# TJ's Artichoke Antipasto-how long does it last?



## Michelemarie (Sep 16, 2006)

I found a jar of Artichoke Antipasto I bought from Trader Joe's a year and a half ago.  The ingredients are artichokes, water, canola oil, parsley, fresh garlic, evoo, salt, vinegar, spices. There is no "use by" date - all the jar says is to refrigerate after opening. Could this still be good?  I don't want to be responsible for getting anyone sick.


----------



## Michelemarie (Sep 19, 2006)

Can anyone offer advice - I know you are out there!
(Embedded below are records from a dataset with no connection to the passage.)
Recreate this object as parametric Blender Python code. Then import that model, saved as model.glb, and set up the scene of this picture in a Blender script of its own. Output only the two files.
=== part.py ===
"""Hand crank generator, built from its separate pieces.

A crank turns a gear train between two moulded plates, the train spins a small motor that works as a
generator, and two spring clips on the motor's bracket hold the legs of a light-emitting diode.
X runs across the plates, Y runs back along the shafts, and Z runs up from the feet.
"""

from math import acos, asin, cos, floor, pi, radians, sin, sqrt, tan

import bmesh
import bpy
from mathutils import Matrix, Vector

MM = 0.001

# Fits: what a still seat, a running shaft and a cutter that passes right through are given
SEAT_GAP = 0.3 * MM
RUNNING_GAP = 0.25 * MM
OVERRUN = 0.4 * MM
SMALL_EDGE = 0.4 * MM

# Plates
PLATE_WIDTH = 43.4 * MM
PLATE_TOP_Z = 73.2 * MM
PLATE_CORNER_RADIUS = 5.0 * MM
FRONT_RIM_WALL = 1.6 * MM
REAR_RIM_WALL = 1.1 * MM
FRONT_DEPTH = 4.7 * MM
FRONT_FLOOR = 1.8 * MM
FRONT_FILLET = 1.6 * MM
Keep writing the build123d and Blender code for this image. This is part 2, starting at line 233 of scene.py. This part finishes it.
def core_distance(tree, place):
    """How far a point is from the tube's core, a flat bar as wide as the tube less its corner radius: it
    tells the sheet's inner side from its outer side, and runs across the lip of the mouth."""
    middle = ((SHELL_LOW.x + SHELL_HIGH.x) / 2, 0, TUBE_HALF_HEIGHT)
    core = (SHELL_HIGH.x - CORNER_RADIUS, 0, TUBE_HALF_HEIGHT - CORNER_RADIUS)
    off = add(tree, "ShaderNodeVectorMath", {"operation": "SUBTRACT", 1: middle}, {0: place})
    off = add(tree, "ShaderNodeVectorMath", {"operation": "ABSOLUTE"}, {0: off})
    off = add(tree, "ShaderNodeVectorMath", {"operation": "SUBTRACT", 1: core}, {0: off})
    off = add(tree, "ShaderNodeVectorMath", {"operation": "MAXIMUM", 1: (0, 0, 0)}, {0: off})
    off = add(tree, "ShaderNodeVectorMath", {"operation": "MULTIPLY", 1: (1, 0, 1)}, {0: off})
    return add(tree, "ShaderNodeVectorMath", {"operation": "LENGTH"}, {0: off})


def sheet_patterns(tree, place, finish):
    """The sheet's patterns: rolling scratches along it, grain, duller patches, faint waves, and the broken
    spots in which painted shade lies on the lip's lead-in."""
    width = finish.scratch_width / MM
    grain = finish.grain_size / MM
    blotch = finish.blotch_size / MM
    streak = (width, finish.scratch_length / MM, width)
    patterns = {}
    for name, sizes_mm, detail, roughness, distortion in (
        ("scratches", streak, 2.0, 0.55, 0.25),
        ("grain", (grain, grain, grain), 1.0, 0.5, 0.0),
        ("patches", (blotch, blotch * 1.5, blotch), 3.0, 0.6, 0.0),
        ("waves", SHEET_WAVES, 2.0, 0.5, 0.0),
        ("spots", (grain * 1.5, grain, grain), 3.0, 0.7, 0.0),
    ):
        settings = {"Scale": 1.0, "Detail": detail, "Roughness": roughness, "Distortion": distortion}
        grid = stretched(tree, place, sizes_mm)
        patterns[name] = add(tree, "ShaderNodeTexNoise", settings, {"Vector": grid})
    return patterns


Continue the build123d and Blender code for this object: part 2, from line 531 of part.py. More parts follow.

I am afraid the fresh ingredients sitting in the olive oil may have gone rancid - any advice besides tasting it?


----------



## amber (Sep 19, 2006)

All I can think of is to just open the jar and smell the contents, if there is no indication of spoilage, then try a little taste if you dare   To be safe you could always throw it out and get another jar.  It's so annoying when they dont put expiration dates on containers.


----------



## Gretchen (Sep 19, 2006)

It should be fine but your nose will tell you about the possibility of the oil going "off". That is not a long time and expiration dates can be just as misleading/incorrect/conservative/CYAing.


----------



## Constance (Sep 19, 2006)

You didn't mention whether or not the jar has been opened. If it has, by all means, pitch it!


----------



## kitchenelf (Sep 19, 2006)

No, the jar hadn't been opened.  I would think that if you open it you will smell whether the olive oil as turned rancid.  Personally, I would think it would be fine, but your nose will tell you differently if that's the case.


----------



## Andy M. (Sep 19, 2006)

If the jar had been opened for a year and a half, toss it for sure.  If not, it should be OK.  If it worries you, toss it.


----------



## karadekoolaid (Sep 19, 2006)

I'd open it, smell it, and nibble on a very tiny bit of the artichoke heart. It won't kill you - a VERY tiny bit. Remember that the artichokes have already been cooked and preserved, and the jar has been hermetically sealed. 
If it tastes OK - eat them. If you have any slight doubts - OUT with it!


----------